My question is about revenue synergies. Can you update us, as it relates to revenue synergies for the Hittite acquisition, which is clearly a few years in the rearview mirror, but I think you're starting to see revenue synergies kick in there and what you anticipate with regard to the same issue with Linear.
Yes. Good question. And in as much as Hittite can give an indication of what's possible with regard to LT, we've more than doubled. When we took Hittite on board, we've more than doubled the growth rate and we've been able to scale Hittite across a broader range of customers, bring a much more sophisticated manufacturing and quality assurance capability to the portfolio. So we've more than doubled the growth rate of Hittite. And off a $270 million-ish starting revenue point, you can back out what those numbers are. We're in the early stages. It's taken us basically, I'd say, 3 years to get to the point with Hittite, where we're able to accelerate the conversion of the pipeline. It takes a while to build it, it takes a while to convert it, just given the latencies in the various markets that we attack. I've said before that with LT, we are looking to make sure that for every dollar of mixed signal opportunity that ADI has, it's $4.5 billion-ish today, at today's kind of revenue levels, that legacy LT's power should be a one-for-one match. So we're seeing a huge opportunity. We're excited by the areas that we're starting to win. We're in early production stage, for example, in communications and automotive sectors, which we felt would be the 2 most obvious places to get revenue synergy in the shorter term. So my sense is, again, getting to a doubling of the overall LT legacy growth rate in a period of 3 to 4 years is a reasonable expectation.

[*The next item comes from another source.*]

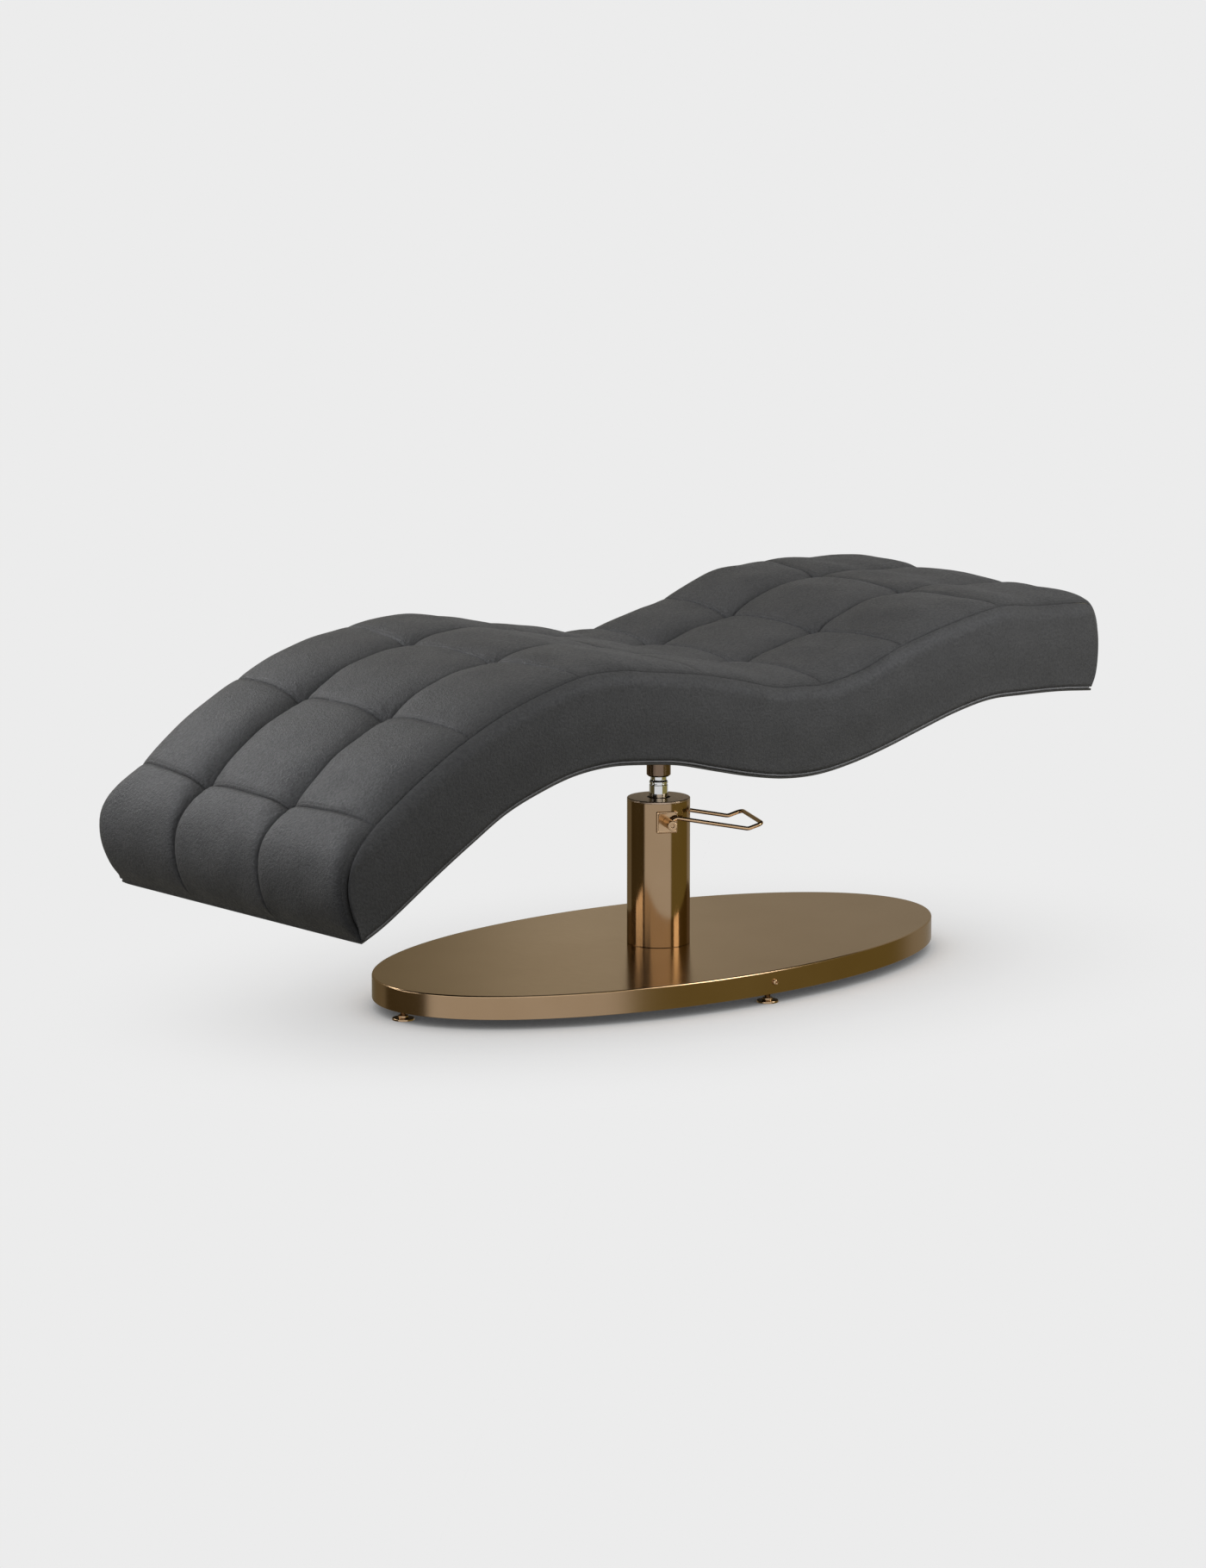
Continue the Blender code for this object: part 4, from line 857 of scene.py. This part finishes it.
def cover_places():
    """Every point of the cover's grid: how far along the seam path, and how far across."""
    shares = dense_near(seam_y_top - groove_y)
    along, across_bed = [], []
    for index, (low, high) in enumerate(zip(row_marks, row_marks[1:])):
        marks = dense_near(high - low, index > 0, index < len(row_marks) - 2)
        for share in (marks if index == 0 else marks[1:]):
            side = float(seam_y(low + (high - low) * share))
            stops = [-side, -groove_y, groove_y, side]
            columns = [left + (right - left) * shares for left, right in zip(stops, stops[1:])]
            y = np.concatenate([columns[0], columns[1][1:], columns[2][1:]])
            bow = row_bow(y)
            start, stop = low + row_bows[index] * bow, high + row_bows[index + 1] * bow
            along.append(start + (stop - start) * share)
            across_bed.append(y)
    return np.array(along), np.array(across_bed)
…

Okay. Thanks, everyone, for joining us. Thank you, Will. A copy of the transcript will be available on our website, and all available reconciliations and any additional information can also be found at the Quarterly Results section of our Investor Relations site at investor.analog.com. Thanks again for joining us and your continued interest in ADI.
This concludes today's Analog Devices conference call. You may now disconnect.